Relationship between mass and the radius of curvature of space and time

Question

What is the relationship between mass and the radius of curvature of space and time created due to the presence of the mass? please give the mathematical relation if there is any?

Answer 1

Spacetime is curved by more than mass, it is curved by any energy, and is curved by stress and pressure and momentum too. It can even be curved far away from any of those things, just in a different way. There is a natural way that spacetime can curve all on it's own, with the curvature in one place connected with the curvature of the places nearby and the curvature a little later influenced by the curvature earlier and a little farther away.

So first you should understand that kinds of curvature, that's what makes us go around the sun even though all the mass, energy, momentum, stress and pressure of the sun is way over there and we are over here. Then you can study how mass, energy, momentum, stress, and pressure allow spacetime to curve differently than that natural way.

Also keep in mind that time is part of the curvature too, in fact often it a big effect, sometimes the biggest, often near 50% of the cause of the effects you see. Even the deflection of starlight by the sun, the value that Einstein predicted was twice what a Newtonian based analysis would predict.

Finally as you've probably guessed, curvature is not just a simple radius like a curve in a plane, a whole wave of curvature can propagate through empty space. Or curvature can cooperate together to adjust itself around so as to not change in time, like the curvature far outside an ancient and isolated black hole that does not rotate.

Answer 2

What is the relationship between mass and the radius of curvature of space and time created due to the presence of the mass?

It is not that simple. The curvature of space-time does not only depend on a mass, like for example on the mass of the earth.

The curvature depends also on the distance from this mass. Near to the mass the curvature is larger (hence the radius of curvature is smaller). And far away from the mass the curvature is smaller (hence the radius of curvature is larger).

But in the Newtonian limit of general relativity (i.e. weak gravity and slow speeds) there is actually a very simple relation between the radius of curvature $R$ in 4-dimensional space-time and the gravitational acceleration $g$: $$R=\frac{c^2}{g}$$ You may find a derivation of this formula in my answer to another question.

Example:
At the surface of the earth we have $g=9.8\text{ m/s}^2$. This gives a radius of curvature $R=9.2\cdot 10^{15}\text{ m} \approx 1$ light-year.

Answer 3

The relationship between mass and the radius of curvature is encoded in the following equation:\begin{align}R_\mu=\frac{2G}{c^3}P_\mu\end{align} where $R_\mu$ is the component of the radius of curvature, $G$ is Newton's gravitational constant, $c$ the speed of light, and $P_\mu$ the component of momentum (derived by integrating Einstein's Field Equations over a 3-d hyper surface $dS^\nu$).

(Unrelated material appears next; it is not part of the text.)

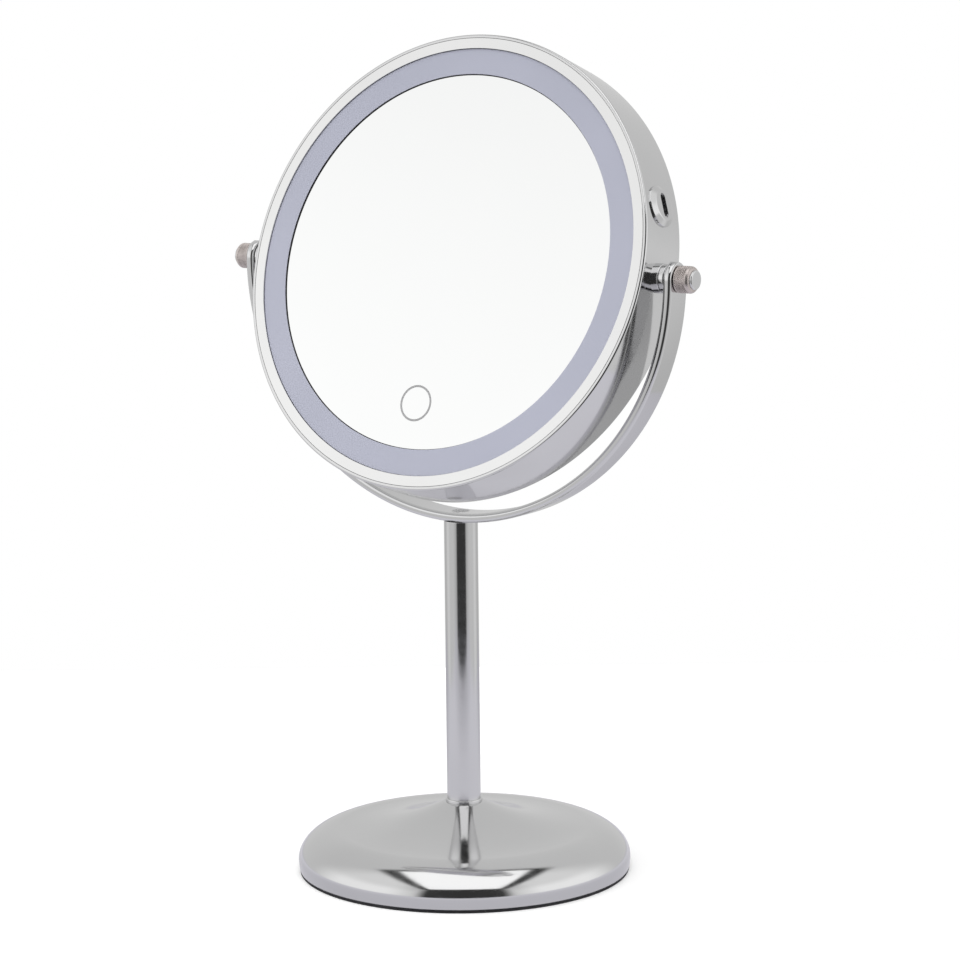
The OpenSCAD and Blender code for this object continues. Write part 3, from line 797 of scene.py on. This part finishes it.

Momentum can be expressed such that:\begin{align}R_\mu=\frac{2Gm}{c^3}U_\mu\end{align} where $m$ is the mass and $U_\mu$ the relative velocity of the mass. If the mass is at rest then only the time-like component is non zero:\begin{align}R_0=\frac{2Gm}{c^2}\end{align} This may be recognized as the Schwarzschild radius. So the radius of curvature for a massive object at rest is equal to the Schwarzschild radius of a gravitational body of the same mass.

See "On the Fundamental Role of Massless Form of Matter in Physics: Quantum Gravity" by Alexander P. Klimets for derivations if needed. This paper lays this out beautifully in preparation of a quantum gravity framework and many other outstanding ideas.